PROBLEM TO WORK ON:
The data below holds the lines to copy: everything from the line containing "for (const [name, pin]" to the line containing "obj.matrix_world = Matrix.Identity(4)", both ends included, set down exactly.

* Begin RECORDS TO PROCESS *

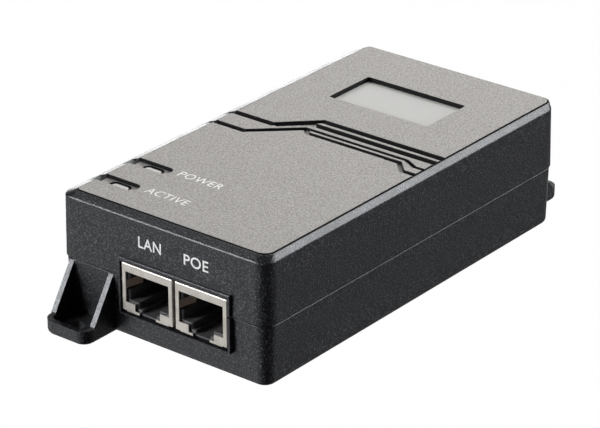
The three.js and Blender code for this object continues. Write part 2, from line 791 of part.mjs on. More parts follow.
// A wound ring standing on edge or lying flat
function woundRing(x, back, middleZ, radius, tube, upright) {
  const steps = 12;
  const points = Array.from({ length: steps + 1 }, (_, i) => {
    const angle = (2 * Math.PI * (i % steps)) / steps;
    return new THREE.Vector2(radius + tube * Math.cos(angle), tube * Math.sin(angle));
  });
  const geometry = new THREE.LatheGeometry(points, ROUND_STEPS);
  if (!upright) {
    geometry.rotateX(Math.PI / 2);
  }
  geometry.translate(x, fromFront(back), middleZ);
  return solid(geometry);
}

function transformerCore() {
  const { x, back, width, length, height } = TRANSFORMER;
  const y = fromFront(back);
  const outer = boardBlock(x, back, width, length, height);
  const windows = [-1, 1].map((sign) => {
    const inner = x + sign * CORE_WALL.halfLimb;
    const outside = x + sign * (width / 2 - CORE_WALL.side);
    const reach = length / 2 + 1;
    const z0 = STAND + CORE_WALL.top;
    return box(inner, outside, y - reach, y + reach, z0, STAND + height - CORE_WALL.top);
  });
  return cut(outer, windows);
}

function transformerWinding() {
  const { x, back, width, length, height } = TRANSFORMER;
  const y = fromFront(back);
  const halfX = width / 2 - CORE_WALL.side - GAP;
  const halfY = length / 2 + 3.5;
  const z0 = STAND + CORE_WALL.top + GAP;
  const z1 = STAND + height - CORE_WALL.top - GAP;
  const outer = roundedOutline({
    x0: x - halfX,
    x1: x + halfX,
    y0: y - halfY,
    y1: y + halfY,
    radii: [3, 3, 3, 3],
  });
  const limbX = CORE_WALL.halfLimb + GAP;
  const limbY = length / 2 + GAP;
  const limb = box(x - limbX, x + limbX, y - limbY, y + limbY, z0 - 1, z1 + 1);
  return prism(outer, z0, z1).subtract(limb);
}

// A finned aluminium plate standing across the board
function heatsink(x, back, width) {
  const y = fromFront(back);
  const plate = box(x - width / 2, x + width / 2, y - 1, y + 1, STAND, STAND + 20);
  const finCount = 5;
  const fins = Array.from({ length: finCount }, (_, i) => {
    const finX = x - width / 2 + 0.5 + (i * (width - 1)) / (finCount - 1);
    return box(finX - 0.5, finX + 0.5, y, y + 4, STAND + 2, STAND + 20);
  });
  return join([plate, ...fins]);
}

// A power package: moulded body, bolted tab above it and three legs below
function powerPackage(x, back) {
  const y = fromFront(back);
  const body = box(x - 5, x + 5, y - 2.2, y + 2.2, STAND + 5, STAND + 13.5);
  const tab = box(x - 5, x + 5, y + 0.9, y + 2.2, STAND + 13, STAND + 18).subtract(
    box(x - 1.6, x + 1.6, y - 3, y + 3, STAND + 14.4, STAND + 17),
  );
  const legs = [-2.54, 0, 2.54].map((dx) =>
    box(x + dx - 0.4, x + dx + 0.4, y - 0.3, y + 0.3, STAND, STAND + 5.5));
  return join([body, tab, ...legs]);
}

// A flat radial part that stands on two leads
function radialDisc(x, back, radius, thickness) {
  const y = fromFront(back);
  const middle = STAND + 3.5 + radius;
  const disc = new THREE.CylinderGeometry(radius, radius, thickness, 20);
  disc.translate(x, y, middle);
  const leads = [-1, 1].map((sign) => {
    const leadX = x + sign * radius * 0.6;
    return box(leadX - 0.3, leadX + 0.3, y - 0.3, y + 0.3, STAND, middle);
  });
  return join([solid(disc), ...leads]);
}

// A cartridge fuse: a tube between two end caps, lying along Y
function cartridgeFuse(x, back) {
  const capOffset = 4.2;
  const tube = new THREE.CylinderGeometry(2, 2, 11, 16);
  tube.translate(x, fromFront(back), STAND + 4);
  const caps = [-1, 1].map((sign) => {
    const cap = new THREE.CylinderGeometry(2.3, 2.3, 3.4, 16);
    cap.translate(x, fromFront(back) + sign * capOffset, STAND + 4);
    return solid(cap);
  });
  const feet = [-1, 1].map((sign) => {
    const y = fromFront(back) + sign * capOffset;
    return box(x - 0.5, x + 0.5, y - 1.2, y + 1.2, STAND, STAND + 4);
  });
  return join([solid(tube), ...caps, ...feet]);
}

// A surface chip with a row of legs on each long side
function chip(x, back, width, length, legCount) {
  const y = fromFront(back);
  const body = boardBlock(x, back, width, length, 1.6);
  const rows = [-1, 1].flatMap((sign) =>
    Array.from({ length: legCount }, (_, i) => {
      const legY = y + (i - (legCount - 1) / 2) * 1.27;
      const inner = x + sign * (width / 2 - 0.3);
      const outer = x + sign * (width / 2 + 1);
      return box(inner, outer, legY - 0.2, legY + 0.2, STAND, STAND + 0.7);
    }));
  return join([body, ...rows]);
}

// A sheet that stands between the mains side of the board and the low-voltage side
function insulatingSheet() {
  const y = fromFront(80);
  return box(-26, 26, y - 0.2, y + 0.2, STAND, STAND + 21);
}

// ---------------------------------------------------------------- assembly

const parts = {
  upper_case: [upperCase(), materials.casePlastic],
  lower_case: [lowerCase(), materials.casePlastic],
  top_panel: [topPanel(), materials.panelGrey],
  window_label: [windowLabel(), materials.labelPaper],
  rating_label: [ratingLabel(), materials.labelPaper],
  main_board: [mainBoard(), materials.board],
  inlet_housing: [inletHousing(), materials.blackNylon],
  lan_magnetics: [boardBlock(8, 30, 17, 12, 6.5), materials.epoxyBlack],
  controller_chip: [chip(-12, 30, 4, 5.2, 4), materials.epoxyBlack],
  optocoupler: [chip(20, 64, 6.4, 4.8, 2), materials.epoxyBlack],
  output_inductor: [woundRing(-19, 44, STAND + 3.4, 5.6, 3, false), materials.copper],
  output_capacitor_1: [capacitorCan(4, 42.5, 5, 20), materials.sleeveBlack],
  output_capacitor_2: [capacitorCan(17, 42.5, 5, 20), materials.sleeveBlack],
  output_rectifier: [powerPackage(-21.5, 56), materials.epoxyBlack],
  secondary_heatsink: [heatsink(-21.5, 60, 13), materials.aluminium],
  transformer_core: [transformerCore(), materials.ferrite],
  transformer_winding: [transformerWinding(), materials.tapeYellow],
  y_capacitor: [radialDisc(21, 74, 4.2, 3), materials.discBlue],
  insulating_sheet: [insulatingSheet(), materials.fishPaper],
  primary_transistor: [powerPackage(20, 84), materials.epoxyBlack],
  primary_heatsink: [heatsink(20, 88, 14), materials.aluminium],
  bulk_capacitor: [capacitorCan(-17, 88.2, 7.5, 21), materials.sleeveBlack],
  bridge_rectifier: [boardBlock(-2, 84, 12, 3.6, 13), materials.epoxyBlack],
  x_capacitor: [boardBlock(15.5, 103, 7, 14, 13), materials.filmYellow],
  common_mode_choke: [woundRing(1, 91, STAND + 6.4, 4, 2.2, true), materials.copper],
  mains_fuse: [cartridgeFuse(-24.3, 102.2), materials.glass],
  surge_varistor: [radialDisc(23.6, 96.5, 3.4, 3), materials.discBlue],
};

for (const [name, centre] of Object.entries(JACK_CENTRES)) {
  parts[`jack_shield_${name}`] = [jackShield(centre), materials.nickel];
  parts[`jack_insert_${name}`] = [jackInsert(centre), materials.blackNylon];
  parts[`jack_contacts_${name}`] = [jackContacts(centre), materials.gold];
}

for (const [name, centre] of Object.entries(SLOT_CENTRES)) {
  parts[`light_pipe_${name}`] = [lightPipe(centre), materials.lightPipe];
  parts[`indicator_led_${name}`] = [indicatorLed(centre), materials.led];
}

for (const [name, pin] of Object.entries(PINS)) {
  parts[`inlet_pin_${name}`] = [pinBlock(pin, 0, INLET_DEPTH - 1, PIN.recess), materials.brass];
}

screwPlaces.forEach(([x, y], i) => {
  parts[`case_screw_${i + 1}`] = [caseScrew(x, y), materials.steel];
});

const injector = new THREE.Group();
for (const [name, [body, material]] of Object.entries(parts)) {
  const mesh = new THREE.Mesh(geometryOf(body), material);
  mesh.name = name;
  injector.add(mesh);
}

export default injector;
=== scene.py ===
"""Looks of a two-port PoE injector: fine cases, metal sockets, lettering, materials, light and camera.

Lengths in this script are millimetres until a mesh is made, which turns them into metres.
Only the backdrop and the lamp are placed in metres.
X is to the right for someone who faces the sockets, Y runs to the rear, Z is up.
"""

import math

import bpy
import bmesh
from mathutils import Matrix, Vector

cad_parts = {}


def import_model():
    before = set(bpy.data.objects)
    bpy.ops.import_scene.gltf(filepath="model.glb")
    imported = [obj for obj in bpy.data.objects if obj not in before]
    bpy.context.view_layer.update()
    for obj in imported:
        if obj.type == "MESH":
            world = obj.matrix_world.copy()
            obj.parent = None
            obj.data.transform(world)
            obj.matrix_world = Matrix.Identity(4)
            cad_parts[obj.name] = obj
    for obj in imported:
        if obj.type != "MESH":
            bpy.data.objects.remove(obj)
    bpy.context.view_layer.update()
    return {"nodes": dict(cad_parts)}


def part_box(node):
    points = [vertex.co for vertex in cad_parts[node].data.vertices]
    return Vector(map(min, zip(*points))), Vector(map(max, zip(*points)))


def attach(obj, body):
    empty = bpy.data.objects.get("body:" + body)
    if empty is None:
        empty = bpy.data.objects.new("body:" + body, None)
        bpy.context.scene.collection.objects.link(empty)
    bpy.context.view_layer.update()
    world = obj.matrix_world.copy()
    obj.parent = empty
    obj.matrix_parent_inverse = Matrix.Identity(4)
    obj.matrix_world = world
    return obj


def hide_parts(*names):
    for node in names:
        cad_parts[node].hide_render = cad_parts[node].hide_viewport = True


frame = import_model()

MM = 0.001
SCENE = bpy.context.scene


# ---------------------------------------------------------------- places from the frame

def box_mm(node):
    """The lowest and highest corner of a CAD node, in millimetres."""
    low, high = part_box(node)
    return low / MM, high / MM


UPPER_LOW, UPPER_HIGH = box_mm("upper_case")
LOWER_LOW, LOWER_HIGH = box_mm("lower_case")
PANEL_LOW, PANEL_HIGH = box_mm("top_panel")

FRAME_PROUD = 0.8
HALF_WIDTH = UPPER_HIGH.x
FRONT = UPPER_LOW.y + FRAME_PROUD
REAR = UPPER_HIGH.y
BODY_MIDDLE = (FRONT + REAR) / 2
TOP = PANEL_HIGH.z
UPPER_BOTTOM = UPPER_LOW.z
SEAM_GAP = 0.35
LOWER_TOP = UPPER_BOTTOM - SEAM_GAP

# Case
CORNER_RADIUS = 4.0
UPPER_DRAFT = 0.28
LOWER_STEP = 0.33
LOWER_DRAFT = 0.37
WALL = 2.0
LOWER_WALL = 3.0
LOWER_FLOOR = 1.5
CHAMFER_DROP = 1.75
BOTTOM_FILLET = 1.7
EDGE = 0.32
SEAM_EDGE = 0.2
PANEL_GAP = 0.3
RIM_LAND = 0.2
RIM_DROP = 0.3
PANEL_RADII = (1.0, 2.6, 2.6, 0.9)
ROOF_TOP = PANEL_LOW.z - PANEL_GAP
CAVITY_TOP = ROOF_TOP - 1.5
TONGUE_WIDTH = 1.0

# Relief of the top panel
GROOVE_LIP = 0.2
WINDOW_LIP = 0.08
SLOT_END = -16.6
SLOT_WIDTH = 3.9
SLOT_DEPTH = 1.1
SLOT_RADIUS = 1.6
SLOT_MOUTH_RADIUS = 0.1
PIPE_GAP = 0.48
PIPE_DROP = 0.1
PIPE_INSET = 0.18

# Sockets, the opening in the case for them and the raised frame round it
FRAME = {"x0": -12.9, "x1": 21.9, "z0": 6.75, "z1": 22.0}
FRAME_ROOT = 1.2
FRAME_EDGE = 0.3
PORTS = {"x0": -12.2, "x1": 21.1, "z0": 7.2, "z1": 20.9}
SHIELD_SHEET = 0.45
SHIELD_EDGE = 0.32
BOARD_NOTCH = 1.3

# Screw ears: the reach is measured out from the face that the ear stands on, the hole and the foot of
# the gussets back from the tip
FRONT_REACH = FRONT - LOWER_LOW.y
REAR_REACH = LOWER_HIGH.y - REAR
EAR_HOLE_INSET = 4.9
EAR_FOOT_INSET = 3.4
FRONT_EAR = {"centre": -22.35, "reach": FRONT_REACH}
REAR_EAR = {"centre": 18.15, "reach": REAR_REACH}
EAR_WIDTH = 14.1
EAR_WALL = 1.45
EAR_FLOOR = 2.2
EAR_RIM = 3.9
EAR_RADIUS = 3.2
EAR_FILLET = 1.4
EAR_HOLE = 2.1
EAR_ROOT = 1.5
EAR_BELOW_SEAM = 0.3
EAR_EDGE = 0.22
GUSSET_FOOT = 0.4

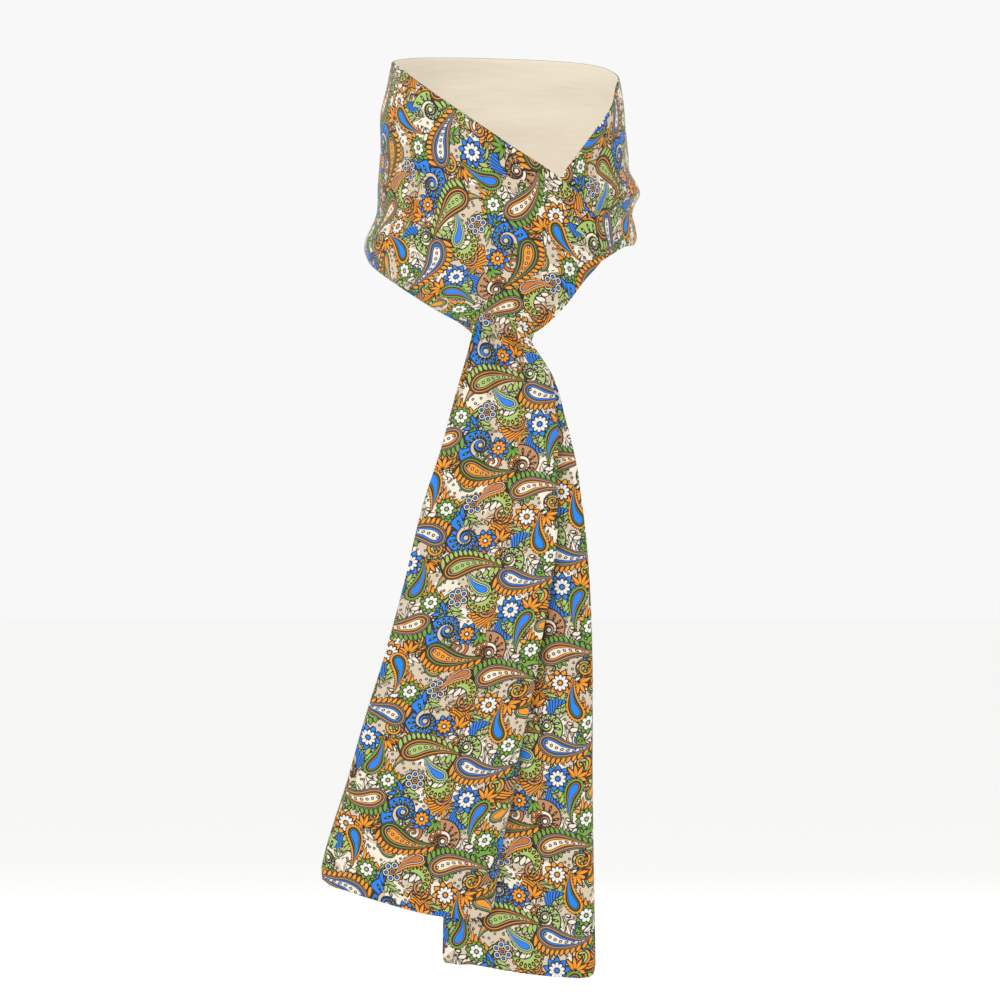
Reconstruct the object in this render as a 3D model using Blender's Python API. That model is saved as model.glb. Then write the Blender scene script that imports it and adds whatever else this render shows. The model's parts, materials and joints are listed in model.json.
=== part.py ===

* End RECORDS TO PROCESS *

SOLUTION FOR THIS PROBLEM:
for (const [name, pin] of Object.entries(PINS)) {
  parts[`inlet_pin_${name}`] = [pinBlock(pin, 0, INLET_DEPTH - 1, PIN.recess), materials.brass];
}

screwPlaces.forEach(([x, y], i) => {
  parts[`case_screw_${i + 1}`] = [caseScrew(x, y), materials.steel];
});

const injector = new THREE.Group();
for (const [name, [body, material]] of Object.entries(parts)) {
  const mesh = new THREE.Mesh(geometryOf(body), material);
  mesh.name = name;
  injector.add(mesh);
}

export default injector;
=== scene.py ===
"""Looks of a two-port PoE injector: fine cases, metal sockets, lettering, materials, light and camera.

Lengths in this script are millimetres until a mesh is made, which turns them into metres.
Only the backdrop and the lamp are placed in metres.
X is to the right for someone who faces the sockets, Y runs to the rear, Z is up.
"""

import math

import bpy
import bmesh
from mathutils import Matrix, Vector

cad_parts = {}


def import_model():
    before = set(bpy.data.objects)
    bpy.ops.import_scene.gltf(filepath="model.glb")
    imported = [obj for obj in bpy.data.objects if obj not in before]
    bpy.context.view_layer.update()
    for obj in imported:
        if obj.type == "MESH":
            world = obj.matrix_world.copy()
            obj.parent = None
            obj.data.transform(world)
            obj.matrix_world = Matrix.Identity(4)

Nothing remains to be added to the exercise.